Ces trois dialogues enserrent encore un autre échange. Dans les années 1980, Godard revient à un cinéma plus visible, après dix années d’œuvres militantes et d’essais vidéo, à l’écart des circuits classiques de distribution : il connaît alors « une deuxième vie dans le cinéma ». Simultanément, Duras revient à une écriture séparée de la réalisation de films, après plus de dix années de textes majoritairement liés au cinéma. Le succès littéraire de L’Amant (1984) correspond à la fin de son activité de cinéaste : elle réalise son dernier film, Les Enfants, en 1985. C’est au moment de ces changements qu’ils se rencontrent, Godard venant interroger l’écrivain qu’il dit n’avoir jamais pu être, et Duras se confronter à celui qui est pour elle « le plus grand catalyseur du cinéma mondial », le plus grand créateur d’un art qu’elle s’apprête à quitter et dont elle n’aura pas acclamé beaucoup de noms.
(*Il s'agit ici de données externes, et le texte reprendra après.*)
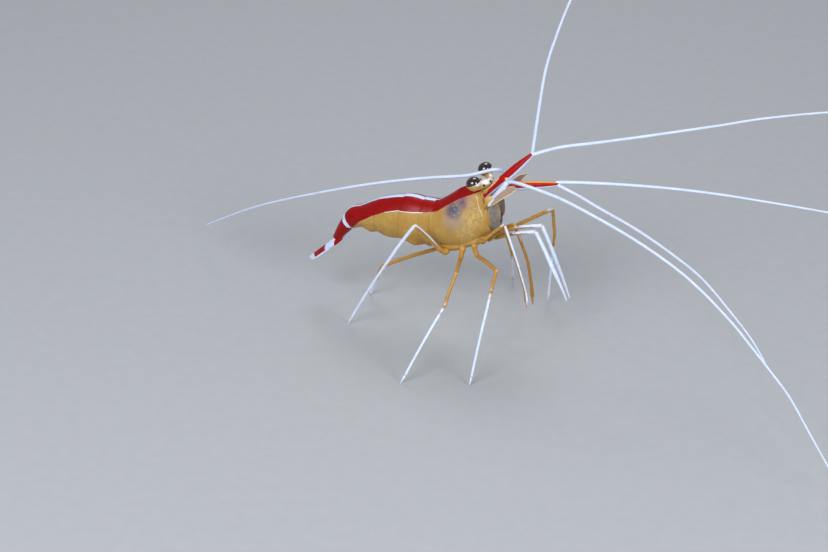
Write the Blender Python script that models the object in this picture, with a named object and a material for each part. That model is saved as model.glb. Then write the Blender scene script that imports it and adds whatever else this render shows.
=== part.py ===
"""Cleaner shrimp (Lysmata amboinensis), life size, standing on six legs with its feelers spread.

The animal's frame: +X towards the head, +Y its left, +Z up, the floor at Z = 0 and X = 0 at the
notch between carapace and abdomen. Sizes here are millimetres; mm() turns them into metres. The
last step moves the whole animal so that the origin is under the middle of its overall box.
"""
import math

import bmesh
import bpy
from mathutils import Matrix, Vector

SEAM = 0.14          # clear gap between two pieces that meet
FLOOR = 0.0          # height of the surface that the feet stand on

SHELL_SIDES = 18     # points round a cross-section of the body
WIDEST = 0.46        # how far down a cross-section its widest line lies
FULLNESS = 0.85      # under 1 makes a cross-section boxier than an ellipse
OVERHANG = 1.025     # each abdominal plate is this much larger behind than in front

FEELER_STEP = 4.0    # length of one straight stretch of a feeler
FEELER_BASE = 0.44   # radius of a feeler where it starts
FEELER_TIP = 0.26    # radius of a feeler at its end

BLADE_THICK = 0.6    # tail blades and antennal scales

# A hoop is one cross-section: its top (X, Z), its bottom (X, Z) and its half width.
CARAPACE = [
    ((0.05, 32.0), (0.5, 21.9), 4.15),
    ((2.6, 33.9), (3.2, 21.3), 4.65),
    ((5.4, 35.9), (6.4, 21.9), 4.75),
    ((8.0, 37.5), (9.6, 23.3), 4.4),
    ((9.8, 38.3), (12.0, 25.0), 3.8),
    ((10.9, 38.2), (13.2, 26.9), 3.1),
    ((11.5, 37.5), (13.6, 28.8), 2.3),
]
ABDOMEN = [
    ((-0.15, 31.9), (0.25, 21.0), 4.1),
    ((-2.9, 31.7), (-2.6, 20.6), 4.2),
    ((-7.4, 31.6), (-7.2, 20.5), 4.3),
    ((-14.2, 29.3), (-12.9, 21.3), 3.8),
    ((-18.4, 26.8), (-16.3, 21.5), 3.3),
    ((-22.4, 24.6), (-19.8, 21.4), 2.55),
    ((-26.0, 17.3), (-23.7, 16.7), 1.5),
]
ROSTRUM = [
    ((9.4, 39.35), (9.5, 38.55), 0.4),
    ((10.9, 40.0), (11.2, 38.9), 0.42),
    ((12.5, 40.7), (12.7, 39.9), 0.36),
    ((14.0, 41.4), (14.1, 41.0), 0.24),
]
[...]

L’un comme l’autre ignorent d’ailleurs presque totalement, au fil de leurs dialogues, les cinéastes qui partagent la même interrogation croisée des mots et des images : Philippe Garrel et Jean Eustache sont rapidement évoqués par Godard dans la conversation de 1987, mais ni Jean-Marie Straub et Danièle Huillet, ni Chantal Akerman ou Hans-Jürgen Syberberg. Il y a là un signe de leur splendide isolement, en même temps que d’un reflux esthétique. Le temps des grandes œuvres cinématographiques fondées sur des disjonctions radicales de l’image et du son est en train de s’achever, seuls Godard et les Straub poursuivant le chemin jusqu’à aujourd’hui. La parenthèse que constituent ces dialogues entre Marguerite Duras et Jean-Luc Godard coïncide avec le moment de reflux de ces œuvres. Elle est aussi l’un des témoignages les plus forts de la réflexion qui les portait. Cyril Béghin
Les célébrations du centenaire de la naissance de Duras (1914-1996) et la récente sortie du film Adieu au langage de Jean-Luc Godard confèrent un relief particulier à la publication de ces dialogues. Du 15octobre au 12 janvier 2014, l’exposition « Duras Song, Portrait d’une écriture » se tiendra au Centre Pompidou à Paris, à l’occasion de laquelle une rétrospective complète des films de Marguerite Duras sera organisée aux Cinémas du centre.